What to do with Ricky Romero?

romero_ricky CP Frank Gunn

What to do with Ricky Romero? That is a question on everyone’s mind once again and everyone seems to have an opinion!! I wish we could put this issue under the rug, but alas it seems Ricky’s not done with his control problems this spring.

I stated last September that I thought that it was up to Ricky to sort out his troubles himself. The team wasn’t going anywhere, the Jays had few bodies to call up to replace Ricky, and quite frankly I feel Romero had to learn to cope with his struggles.

It’s been well documented that Romero scuttled a few years in the minors which made everyone clamour “this top draft pick has left us with egg on our face”, and it’s true. He went through very poor years but then he turned the proverbial corner and propelled himself to the major leagues where he had THREE very good years at the front of the Blue Jays staff where he improved in each of these categories: ERA, WHIP, H/9, BB/9 and SO/BB ratio. So this is a guy who knows how to pitch.

Let’s keep in mind it is spring training where pitchers are trying new things, focusing in on certain pitches, and just getting their arm speed back to where it needs to be. In no way should anyone be judging one’s performance too heavily in Grapefruit League games.

Now Dirk Hayhurst makes a strong and convincing case for Romero to start the year in the minors because he believes “Ricky is never going to be the same after last season and may need more than just this spring to figure out how to get back to that high ceiling of his.” Dirk adds, “He’ll need some time to rediscover who he is when he takes the mound.”

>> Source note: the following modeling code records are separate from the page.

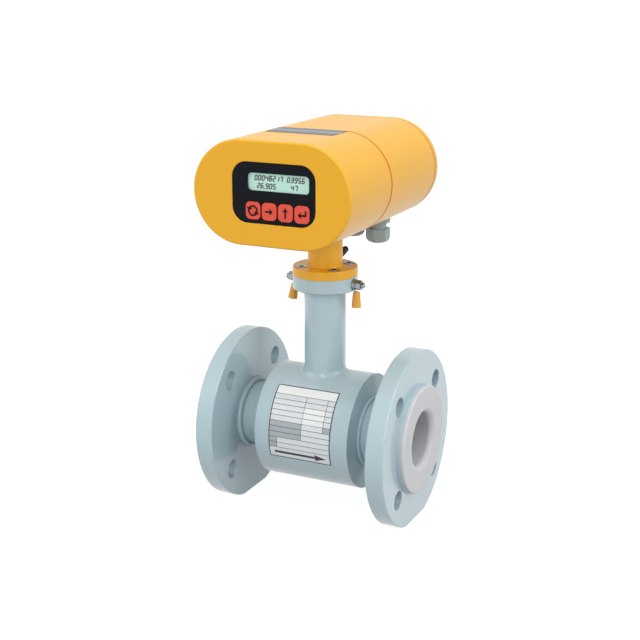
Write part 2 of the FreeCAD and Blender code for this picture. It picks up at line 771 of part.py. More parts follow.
def neck_flange():
    """Round plate with a sealing groove, tapped holes and two radial earthing holes."""
    body = new_body("neck_flange")
    pad(body, "Z", [disc("0", "0", "neck_flange_diameter"), disc("0", "0", "neck_flange_bore")],
        "neck_flange_base", "joint_height")
    dress(body, "Chamfer", "neck_flange_edge_break",
          lambda e: round_of(e, "neck_flange_diameter") and lies_at(e, "Z", "neck_flange_base"))
    groove = "ring_section / 2 + ring_side_clearance"
    cut(body, "Z", [disc("0", "0", "ring_diameter + 2 * (%s)" % groove),
                    disc("0", "0", "ring_diameter - 2 * (%s)" % groove)],
        "joint_height - ring_section", "joint_height")
    depth = "bolt_seat - head_bolt_reach - head_bolt_end_space"
    cut(body, "Z", [disc(x, y, "head_bolt") for x, y in bolt_places()], depth, "joint_height")
    rim = "neck_flange_diameter / 2"
    for swing in ("earth_angle", "earth_angle + 180"):
        cut(body, "X", [disc("0", "earth_height", "earth_spot_diameter")], "earth_seat", rim, swing)
        cut(body, "X", [disc("0", "earth_height", "earth_thread")],
            "earth_seat - earth_thread_depth", rim, swing)


def neck_ring():
    """Sealing ring of square section between the two neck flanges."""
    body = new_body("neck_ring")
    pad(body, "Z", [disc("0", "0", "ring_diameter + ring_section"),
                    disc("0", "0", "ring_diameter - ring_section")],
        "joint_height - ring_section", "joint_height")


def head_bolts():
    """Four socket head screws that hold the converter on the neck."""
    body = new_body("head_bolts")
    top = "bolt_seat + head_bolt_head_height"
    pad(body, "Z", [disc(x, y, "head_bolt") for x, y in bolt_places()],
        "bolt_seat - head_bolt_reach", "bolt_seat")
    pad(body, "Z", [disc(x, y, "head_bolt_head") for x, y in bolt_places()], "bolt_seat", top)
    cut(body, "Z", [hexagon(x, y, "head_bolt_socket") for x, y in bolt_places()],
        "%s - head_bolt_socket_depth" % top, top)


# Earthing studs, one on each side of the neck flange

def on_both_sides(body, loops, low, high):
    for swing in ("earth_angle", "earth_angle + 180"):
        pad(body, "X", loops, low, high, swing)


def earth_studs():
    body = new_body("earth_studs")
    on_both_sides(body, [disc("0", "earth_height", "earth_thread")],
                  "earth_seat - earth_thread_depth", "earth_tip")


def earth_washers():
    """A plain washer either side of the cable lug."""
    body = new_body("earth_washers")
    loops = [disc("0", "earth_height", "earth_washer"), disc("0", "earth_height", "earth_thread")]
    on_both_sides(body, loops, "earth_seat", "lug_seat")
    on_both_sides(body, loops, "outer_washer_seat", "spring_seat")


def earth_spring_washers():
    body = new_body("earth_spring_washers")
    loops = [disc("0", "earth_height", "earth_spring_washer"), disc("0", "earth_height", "earth_thread")]
    on_both_sides(body, loops, "spring_seat", "earth_nut_seat")


def earth_nuts():
    body = new_body("earth_nuts")
    loops = [hexagon("0", "earth_height", "earth_nut_flats"), disc("0", "earth_height", "earth_thread")]
    on_both_sides(body, loops, "earth_nut_seat", "earth_nut_seat + earth_nut_thickness")


def barrel_sketch(body, diameter, tilt):
    """Sketch across the top of the lug's barrel, which leans outwards below the stud."""
    sketch = sketch_on(body, "Z", "0", [disc("0", "0", diameter)])
    lean = FreeCAD.Rotation(FreeCAD.Vector(0, 1, 0), -number(tilt))
    sketch.AttachmentOffset = FreeCAD.Placement(FreeCAD.Vector(), lean)
    bind(sketch, ".AttachmentOffset.Base.x", "lug_barrel / 2 - lug_barrel_rise * sin(%s)" % tilt)
    bind(sketch, ".AttachmentOffset.Base.z", "lug_barrel_rise * cos(%s) - sleeve_drop" % tilt)
    return sketch


def earth_lug(label, side, tilt):
    """Ring lug: a flat ring on the stud and a crimp barrel below it."""
    body = new_body(label)
    pad(body, "X", [disc("0", "0", "lug_ring")], "0", "lug_sheet")
    pad(body, "X", [rectangle("0", "-(lug_tongue_start + sleeve_drop) / 2", "lug_tongue_width",
                              "sleeve_drop - lug_tongue_start")], "0", "lug_sheet")
    cut(body, "X", [disc("0", "0", "earth_thread + lug_hole_clearance")], "0", "lug_sheet")
    barrel = feature(body, "Pad", barrel_sketch(body, "lug_barrel", tilt))
    barrel.Reversed = True
    bind(barrel, "Length", "lug_barrel_length")
    crimp = feature(body, "Pocket", barrel_sketch(body, "lug_barrel_bore", tilt))
    bind(crimp, "Length", "lug_barrel_length")
    turn = "earth_angle + 180 * %d" % side
    place(body, "lug_seat * cos(%s)" % turn, "lug_seat * sin(%s)" % turn, "earth_height", angle=turn)


def lug_sleeve(label, side, tilt):
    """Tapered insulating sleeve over the barrel, open at its wide lower end."""
    body = new_body(label)
    grip, wall = "lug_barrel / 2", "sleeve_wall"
    top, bottom = "sleeve_top_diameter / 2", "sleeve_bottom_diameter / 2"
    revolve(body, "Z", [[(grip, "0"), (top, "0"), (bottom, "-sleeve_length"),
                         ("%s - %s" % (bottom, wall), "-sleeve_length"), (grip, "-sleeve_grip")]])
    turn = "earth_angle + 180 * %d" % side
    place(body, "lug_axis * cos(%s)" % turn, "lug_axis * sin(%s)" % turn, "earth_height - sleeve_drop")
    lean = FreeCAD.Rotation(FreeCAD.Vector(0, 1, 0), -number(tilt))
    swing = FreeCAD.Rotation(FreeCAD.Vector(0, 0, 1), number(turn))
    body.Placement.Rotation = swing.multiply(lean)


# Converter housing

def places_on_head(x, z, diameter):
    return [disc(px, "head_axis + " + pz, diameter) for px, pz in mirrored_pairs(x, z)]


def around(x, z, dx, dz, diameter):
    """Four discs in a rectangle about (x, z)."""
    return [disc("%s + %s" % (x, px), "%s + %s" % (z, pz), diameter) for px, pz in mirrored_pairs(dx, dz)]


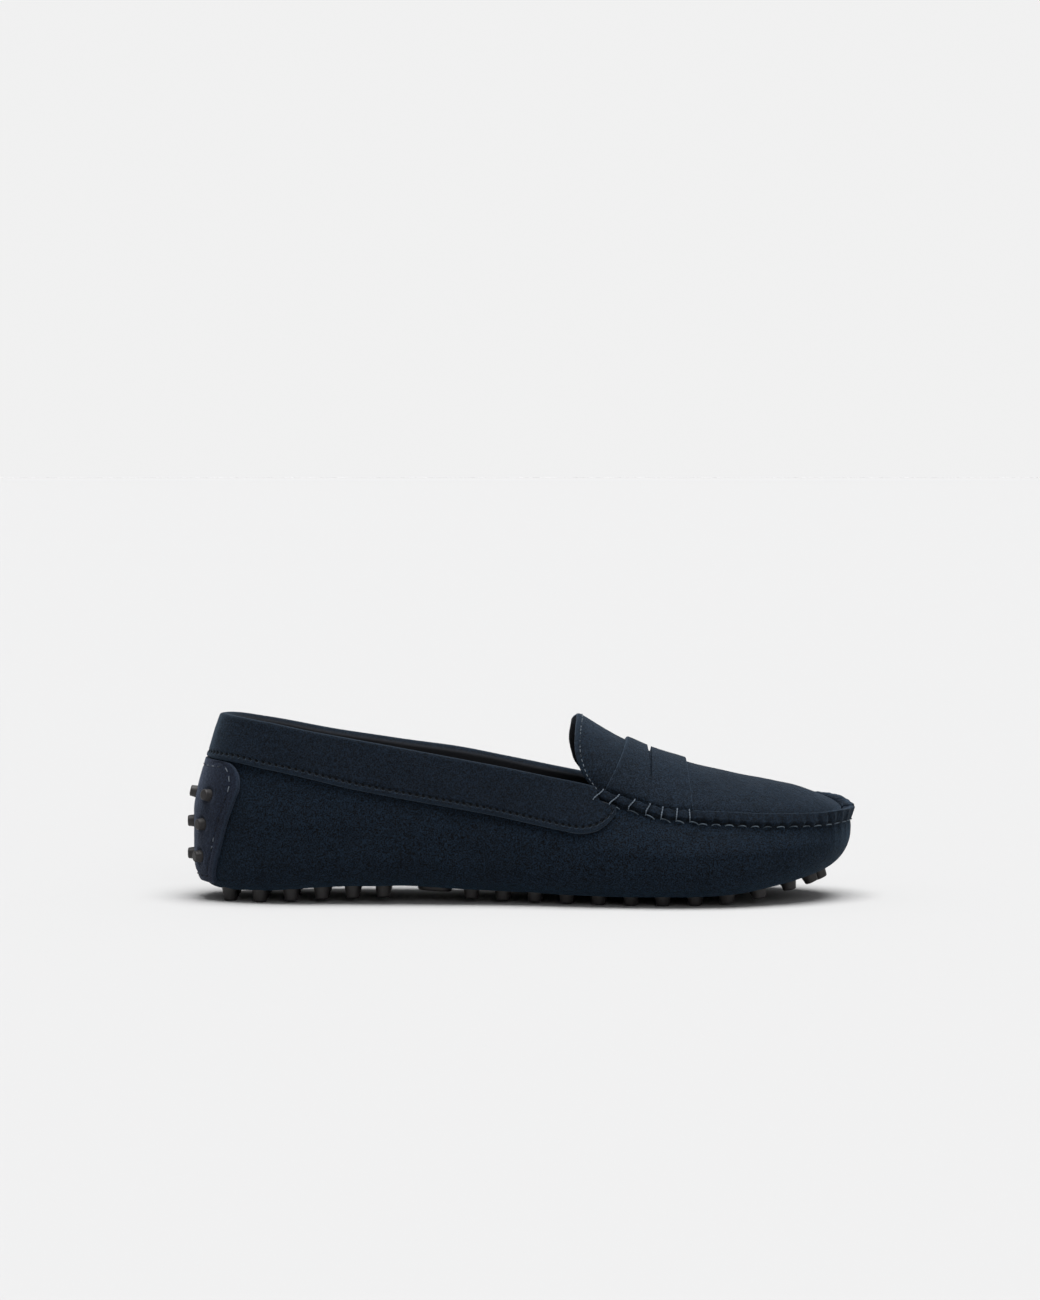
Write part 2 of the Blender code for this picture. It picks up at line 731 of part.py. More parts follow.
def back_pegs(start, end, radius):
    return [(surface(ring, level, start), surface(ring, level, end), radius, radius)
            for ring, level in back_stud_places()]


def make_heel_back_studs(parts, cutters, rubber):
    """Rubber strip inside the heel, with pebbles that come out through suede and tab."""
    widest = turn_of(BACK_ROWS[0].reach * HEEL_CENTRE / LENGTH)
    spread = widest * BACK_PAD_SIDE
    top = BACK_ROWS[0].height * HEEL_TOP + BACK_PAD_MARGIN
    low = BACK_ROWS[-1].height * HEEL_TOP - BACK_PAD_MARGIN
    grids = []
    for out in (-WALL - BACK_GAP, -WALL - BACK_GAP - SHEET_THICK):
        grids.append([[surface(ring, level_at(ring, height), out) for ring in steps(-spread, spread, 8)]
                      for height in steps(low, top, 4)])
    pad = place("heel_back_studs", sheet_solid(*grids), parts, rubber)
    pegs = back_pegs(-WALL - BACK_GAP - SHEET_THICK / 2, WRAP_GAP + TAB_THICK + BACK_STUD_PROUD,
                     BACK_STUD_RADIUS)
    studs = place("heel_back_pebbles", tapered_pegs(pegs, STUD_SIDES), cutters, None)
    boolean(pad, "UNION", studs)
    return pad


def make_arch_plate(parts, rubber):
    grids = []
    for below in (GAP, GAP + PLATE_THICK):
        rows = []
        for part in steps(0.0, 1.0, 8):
            x = LENGTH * (PLATE_REAR + (PLATE_FRONT - PLATE_REAR) * part)
            round_end = (1 - abs(2 * part - 1) ** 4) ** 0.5
            half = PLATE_HALF_WIDTH * (PLATE_END + (1 - PLATE_END) * round_end)
            rows.append([Vector((x, centre_line(x) + half * side, bottom_height(x) - below))
                         for side in (-1, 0, 1)])
        grids.append(rows)
    return place("arch_plate", sheet_solid(*grids), parts, rubber)


def build():
    for old in list(bpy.data.objects):
        bpy.data.objects.remove(old)
    parts = bpy.data.collections.new("driving_moccasin")
    cutters = bpy.data.collections.new("cutters")
    bpy.context.scene.collection.children.link(parts)
    bpy.context.scene.collection.children.link(cutters)

    suede = material("navy_suede", (0.0110, 0.0200, 0.0330), 0.95)
    dark_suede = material("collar_suede", (0.0100, 0.0170, 0.0270), 0.95)
    rubber = material("black_rubber", (0.0160, 0.0150, 0.0150), 0.55)
    lining = material("dark_lining", (0.0130, 0.0120, 0.0120), 0.80)

    upper = make_upper(parts, suede)
    make_apron(parts, suede)
    make_saddle_strap(parts, cutters, suede)
    make_seam_ridge(parts, suede)
    make_collar_band(parts, cutters, dark_suede)
    tab = make_heel_tab(parts, suede)
    make_insole(parts, lining)

    heel_places = stud_rows(HEEL_FIRST_ROW, HEEL_LAST_ROW, HEEL_ROWS)
    fore_places = stud_rows(FORE_FIRST_ROW, FORE_LAST_ROW, FORE_ROWS) + toe_studs()
    make_sole("heel_sole", heel_places, HEEL_STUD_PROUD, corner_in(0.0) + SHEET_SHORT,
              HEEL_LAST_ROW * LENGTH + SHEET_MARGIN, parts, cutters, rubber)
    make_sole("forefoot_sole", fore_places, FORE_STUD_PROUD, FORE_FIRST_ROW * LENGTH - SHEET_MARGIN,
              LENGTH - corner_in(LENGTH) - SHEET_SHORT, parts, cutters, rubber)
    make_heel_back_studs(parts, cutters, rubber)
    make_arch_plate(parts, rubber)

    through = STUD_ROOT + 1.15 * GAP
    holes = bottom_pegs(heel_places + fore_places, -2 * WALL, WALL, through, through)
    boolean(upper, "DIFFERENCE", place("pebble_holes", tapered_pegs(holes, STUD_SIDES), cutters, None))
    back_through = BACK_STUD_RADIUS + 1.15 * GAP
    back_holes = back_pegs(-2 * WALL, 2 * WALL, back_through)
    back_cutter = place("back_holes", tapered_pegs(back_holes, STUD_SIDES), cutters, None)
    boolean(upper, "DIFFERENCE", back_cutter)
    boolean(tab, "DIFFERENCE", back_cutter)

    shift_to_middle(parts, cutters)


def shift_to_middle(parts, cutters):
    """Puts the origin on the floor under the middle of the finished shoe's box."""
    bpy.context.view_layer.update()
    graph = bpy.context.evaluated_depsgraph_get()
    points = []
    for piece in parts.objects:
        evaluated = piece.evaluated_get(graph)
        points += [piece.matrix_world @ Vector(corner) for corner in evaluated.bound_box]
    middle = [(min(p[axis] for p in points) + max(p[axis] for p in points)) / 2 for axis in (0, 1)]
    move = Matrix.Translation((-middle[0], -middle[1], 0))
    for piece in list(parts.objects) + list(cutters.objects):
        piece.data.transform(move)


build()
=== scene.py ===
"""Navy suede driving moccasin for the right foot, dressed for the picture.

The suede pieces are read from the same sections of the last as the solids that they
replace, with gathers, dents and thread added. Sizes are in metres.
"""

import math
from collections import namedtuple

import bmesh
import bpy
import numpy as np
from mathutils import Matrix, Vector


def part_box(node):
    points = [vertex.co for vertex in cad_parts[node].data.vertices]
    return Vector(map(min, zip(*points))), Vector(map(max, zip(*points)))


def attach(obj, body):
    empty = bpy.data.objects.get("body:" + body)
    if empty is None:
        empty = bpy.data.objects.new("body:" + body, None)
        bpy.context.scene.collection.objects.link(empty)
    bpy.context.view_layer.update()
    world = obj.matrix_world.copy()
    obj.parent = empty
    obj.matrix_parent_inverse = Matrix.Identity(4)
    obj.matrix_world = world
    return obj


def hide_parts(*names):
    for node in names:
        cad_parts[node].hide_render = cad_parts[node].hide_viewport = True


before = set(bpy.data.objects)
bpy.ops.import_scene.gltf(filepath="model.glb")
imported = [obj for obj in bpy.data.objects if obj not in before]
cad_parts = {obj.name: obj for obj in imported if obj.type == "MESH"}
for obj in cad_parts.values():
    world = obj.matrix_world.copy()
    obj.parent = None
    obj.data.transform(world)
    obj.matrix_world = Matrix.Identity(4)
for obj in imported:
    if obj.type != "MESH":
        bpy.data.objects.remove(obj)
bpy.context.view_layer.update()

# Main sizes of the last, as in the solids
LENGTH = 0.2520
BALL_WIDTH = 0.0860
HEEL_TOP = 0.0704
TOE_TOP = 0.0344
TONGUE_TOP = 0.0710
ARCH_RISE = 0.0021
TOE_SPRING = 0.0103
INNER_RISE = 0.0042
CORNER = 0.0120
TOP_LEAN = 0.0100
LEAN_START = 0.35
HEEL_CENTRE = 0.0260
TOE_CENTRE = 0.0300
WALL = 0.0020
GAP = 0.0003
APRON_THICK = 0.0018
BAND_THICK = 0.0012
WRAP_GAP = 0.0004
TAB_THICK = 0.0013
STRAP_THICK = 0.0013
SHEET_THICK = 0.0012
INSOLE_THICK = 0.0020

# Moccasin seam, collar and strap
THROAT = 0.607
RIDGE_HIGH = 0.0042
RIDGE_PROUD = 0.0019
RIDGE_CROWN = 0.0010
FREE_FROM = 0.640
FREE_BLEND = 0.038
TOE_SINK = 0.0014
SIDE_SINK = 0.0004
APRON_TIP = 0.985
BAND_FRONT = 0.637
BAND_INSIDE = 0.0070
STRAP_REAR = 0.655
STRAP_REAR_SWEEP = 0.038
STRAP_FRONT = 0.746
STRAP_FRONT_SWEEP = 0.009
TONGUE_SHOWS = 0.008
SLOT_SHARE = 0.691
SLOT_LONG = 0.0500
SLOT_WIDE = 0.0016

# Pebbles
HEEL_STUD_PROUD = 0.0045
FORE_STUD_PROUD = 0.0033
STUD_ROOT = 0.0030
STUD_TIP = 0.0026
STUD_ACROSS = 0.0150
HEEL_FIRST_ROW = 0.0516
HEEL_LAST_ROW = 0.2857
HEEL_ROWS = 6
FORE_FIRST_ROW = 0.4195
FORE_LAST_ROW = 0.9000
FORE_ROWS = 11
TOE_ROW_TILT = 0.22
STUD_INSET = 0.0010
SHEET_SHORT = 0.0006
SHEET_MARGIN = 0.0060
BACK_STUD_RADIUS = 0.0023
BACK_STUD_PROUD = 0.0024

# Level at which the rounded lower corner ends
ROUND = 0.35


def table(columns, *rows):
    """Rows of a table with named columns."""
    kind = namedtuple("Row", columns)
    return tuple(kind(*row) for row in rows)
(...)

My side of the argument is that Jays management has to demonstrate some faith  in Ricky which they’re doing this spring by stating that Romero will be in the starting 5 with Happ starting in Buffalo. If Gibbons and Anthopoulos sent Romero down due to spring performance, what kind of message will that be sending? Zero confidence. Zero.

Conversely, the tough love approach says send him down, let him deal with it – too bad for you, Ricky. Come back when you’re ready to help the club. I don’t think that will be constructive either. Confidence and positivity are huge in this game, and that’s what it appears Romero is learning. 

Bruce Arthur makes a compelling case for Romero that he can indeed sort things out himself. Ricky concurs that it’s just confidence he’s lacking and so far this spring, he’s maintained that he has a lot of it. Arthur cites that Rickey has been talking more openly to his team-mates and coaches on staying positive and not focusing on all the failure in this game because indeed there’s a ton of it.

So that leaves me with some hope. And who’s to say that Romero won’t rebound in 2013 – he shouldn’t be facing the same pressure he did last year when he put the weight of leading the staff on his shoulders. He’s got guys like Dickey, Johnson and perhaps more importantly a fellow lefty like Mark Buehrle with him this year to help ease the burden.

Come on Ricky, we’re rooting for you!

Image via CP Frank Gunn

One response to “What to do with Ricky Romero?

  1. Romero does not have the focus like a Halladay. if he did he could be awesome.